━━━ DATA SHOWN ━━━
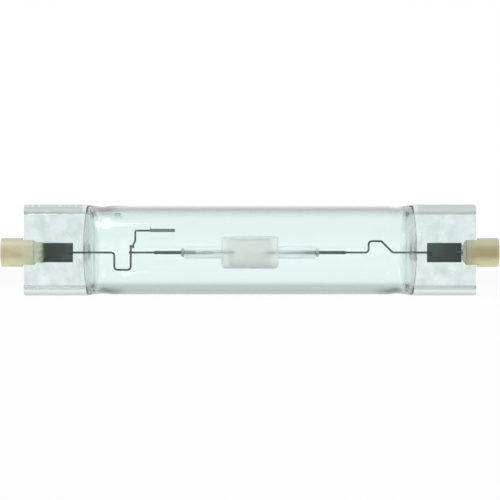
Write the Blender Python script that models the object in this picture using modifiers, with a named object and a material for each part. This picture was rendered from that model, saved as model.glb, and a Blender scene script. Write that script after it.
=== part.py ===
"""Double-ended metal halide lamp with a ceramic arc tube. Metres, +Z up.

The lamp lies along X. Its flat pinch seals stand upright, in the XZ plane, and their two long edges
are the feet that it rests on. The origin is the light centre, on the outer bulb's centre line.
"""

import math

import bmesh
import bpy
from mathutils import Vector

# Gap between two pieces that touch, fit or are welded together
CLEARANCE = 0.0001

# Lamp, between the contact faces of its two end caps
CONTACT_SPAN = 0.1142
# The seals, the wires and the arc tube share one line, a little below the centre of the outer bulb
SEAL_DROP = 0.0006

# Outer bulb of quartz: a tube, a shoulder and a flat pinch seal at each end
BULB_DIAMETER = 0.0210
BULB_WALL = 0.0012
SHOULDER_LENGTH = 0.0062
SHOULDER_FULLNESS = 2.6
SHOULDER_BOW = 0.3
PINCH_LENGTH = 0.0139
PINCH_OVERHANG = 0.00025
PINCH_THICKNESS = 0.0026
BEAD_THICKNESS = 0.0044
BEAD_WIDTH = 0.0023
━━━
_TASK DETAILS_
Give the listing again, word for word.

_COMPLETED TASK_
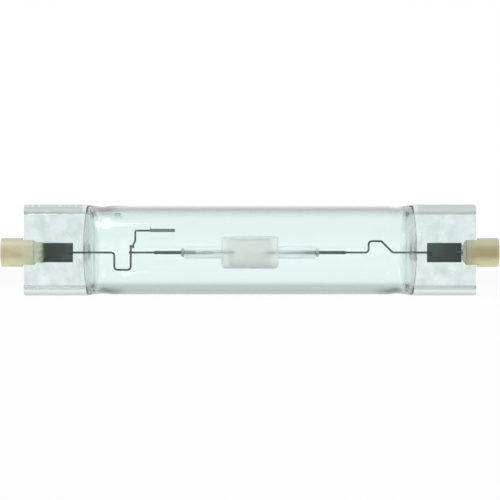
Write the Blender Python script that models the object in this picture using modifiers, with a named object and a material for each part. This picture was rendered from that model, saved as model.glb, and a Blender scene script. Write that script after it.
=== part.py ===
"""Double-ended metal halide lamp with a ceramic arc tube. Metres, +Z up.

The lamp lies along X. Its flat pinch seals stand upright, in the XZ plane, and their two long edges
are the feet that it rests on. The origin is the light centre, on the outer bulb's centre line.
"""

import math

import bmesh
import bpy
from mathutils import Vector

# Gap between two pieces that touch, fit or are welded together
CLEARANCE = 0.0001

# Lamp, between the contact faces of its two end caps
CONTACT_SPAN = 0.1142
# The seals, the wires and the arc tube share one line, a little below the centre of the outer bulb
SEAL_DROP = 0.0006

# Outer bulb of quartz: a tube, a shoulder and a flat pinch seal at each end
BULB_DIAMETER = 0.0210
BULB_WALL = 0.0012
SHOULDER_LENGTH = 0.0062
SHOULDER_FULLNESS = 2.6
SHOULDER_BOW = 0.3
PINCH_LENGTH = 0.0139
PINCH_OVERHANG = 0.00025
PINCH_THICKNESS = 0.0026
BEAD_THICKNESS = 0.0044
BEAD_WIDTH = 0.0023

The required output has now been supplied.